Hideyoshi had occupied Nagasaki in 1587, and thereafter sought to take control of international trade and to regulate the trade associations that had contact with the outside world through this port. Although China rebuffed his efforts to secure trade concessions, Hideyoshi commercial missions called to present-day Malaysia, the Philippines, and Thailand in Red seal ships were successful. He was also suspicious of Christianity in Japan, which he saw as potentially subversive and some missionaries were crucified by his regime.

Famous Senryu

The contrasting personalities of the three leaders who contributed the most to Japan's final unification—Nobunaga, Hideyoshi, and Ieyasu—are encapsulated in a series of three well known senryu that are still taught to Japanese school children:

  • Nakanunara, koroshiteshimae, hototogisu (If the cuckoo does not sing, kill it.)
  • Nakanunara, nakashitemiseyou, hototogisu (If the cuckoo does not sing, coax it.)
  • Nakanunara, nakumadematou, hototogisu (If the cuckoo does not sing, wait for it.)

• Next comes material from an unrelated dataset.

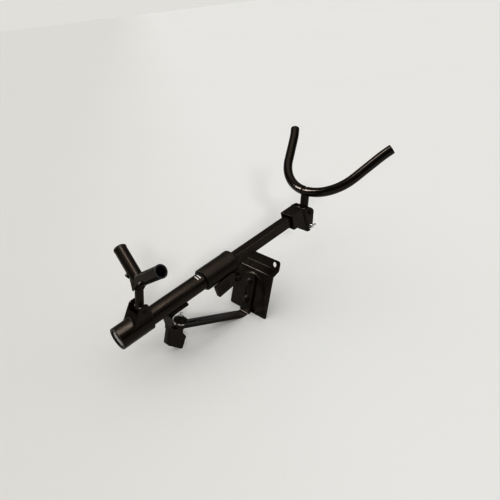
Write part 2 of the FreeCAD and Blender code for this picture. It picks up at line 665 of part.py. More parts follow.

Nobunaga, known for his ruthlessness, is the subject of the first; Hideyoshi, known for his resourcefulness, is the subject of the second; and Ieyasu, known for his perseverance, is the subject of the third verse.

Chronology

  • 1568: Nobunaga enters Kyoto, marking the beginning of the Azuchi-Momoyama period
  • 1571: Ohama Kagetaka begins his piracy in the Ise Bay area, working as a naval general for Takeda Shingen and later Tokugawa Ieyasu
  • 1573: Nobunaga overthrows the Muromachi bakufu and exerts control over central Japan
  • 1575: Nobunaga defeats the Takeda clan the Battle of Nagashino
  • 1579: Battle of Mimaomote: Doi Kiyoyoshi/Seiryo defeats the forces of Hisatake Chikanobu.
  • 1580: The Ikkō-ikki finally surrender their fortress of Ishiyama Honganji to Nobunaga, after enduring an 11-year siege.
  • 1582: Nobunaga is assassinated by Akechi Mitsuhide, who is then defeated by Toyotomi Hideyoshi at the Battle of Yamazaki.
  • 1584: Hideyoshi fights Tokugawa Ieyasu to a standstill at the Battle of Komaki and Nagakute.
  • 1586: Osaka castle is built by Toyotomi Hideyoshi.
  • 1590: Hideyoshi defeats the Hōjō clan, effectively unifying Japan.
  • 1592: Hideyoshi invades Korea.
  • 1598: Hideyoshi dies.
  • 1600: Ieyasu is victorious at the Battle of Sekigahara, marking the end of the Azuchi-Momoyama period.

References

  1. ^ The surveys are called Taikō kenchi despite Hedeyoshi was not yet Taiko at the beginning of the surveys because he liked to refer to himself as Taiko. (Hideyoshi become Taiko in 1591 after he relinquished the title of Kanpaku to his nephew, Hidetsugu.)

This period is also entirely encompassed by the Sengoku period.